Patriarch Alexy II acknowledged that compromises were made with the Soviet government by bishops of the Moscow Patriarchate, himself included, and publicly repented of these compromises:
At the same time, the Patriarch has called the reports making him out to be "KGB agent" mere exaggerations of such necessary compromises he had to make with the Soviet authorities.
Similarly, the official spokesman for the Moscow Patriarchy, Father Vsevolod Chaplin, in 2000 claimed that reports of Patriarch Alexy II being an "associate of the special services" are "absolutely unsubstantiated".

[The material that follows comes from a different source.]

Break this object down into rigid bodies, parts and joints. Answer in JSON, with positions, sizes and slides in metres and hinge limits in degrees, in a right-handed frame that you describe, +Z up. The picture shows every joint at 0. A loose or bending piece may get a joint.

Albats cites Konstantin Kharchev, former chairman of the Soviet Council for Religious Affairs, as saying: "Not a single candidate for the office of bishop or any other high-ranking office, much less a member of Holy Synod, went through without confirmation by the Central Committee of the CPSU and the KGB".
In summary, a degree of "collaboration" with the Soviet authorities was necessary for all bishops. Whether such collaboration represents a necessary "compromise" or suffices to qualify the bishops as "KGB agents" appears to be a matter of interpretation. According to Davis, "If the bishops wished to defend their people and survive in office, they had to collaborate to some degree with the KGB, with the commissioners of the Council for Religious Affairs, and with other party and governmental authorities."
When asked by the Russian press about claims that he was a "compliant" bishop, "Aleksi defended his record, noting that while he was bishop of Tallinn in 1961, he resisted the communist authorities' efforts to make the Alexander Nevsky Cathedral in the city a planetarium and to convert the Pühtitsa Dormition nunnery to a rest home for miners."
Official records do show that during Patriarch Alexy's tenure as bishop, the Tallinn diocese had a lower number of forced Church closings than was typical in the rest of the USSR.
In the judgement of Ware, "Opinions differ over the past collaboration or otherwise between the Communist authorities, but on the whole he is thought to have shown firmness and independence in his dealings as a diocesan bishop with the Soviet State."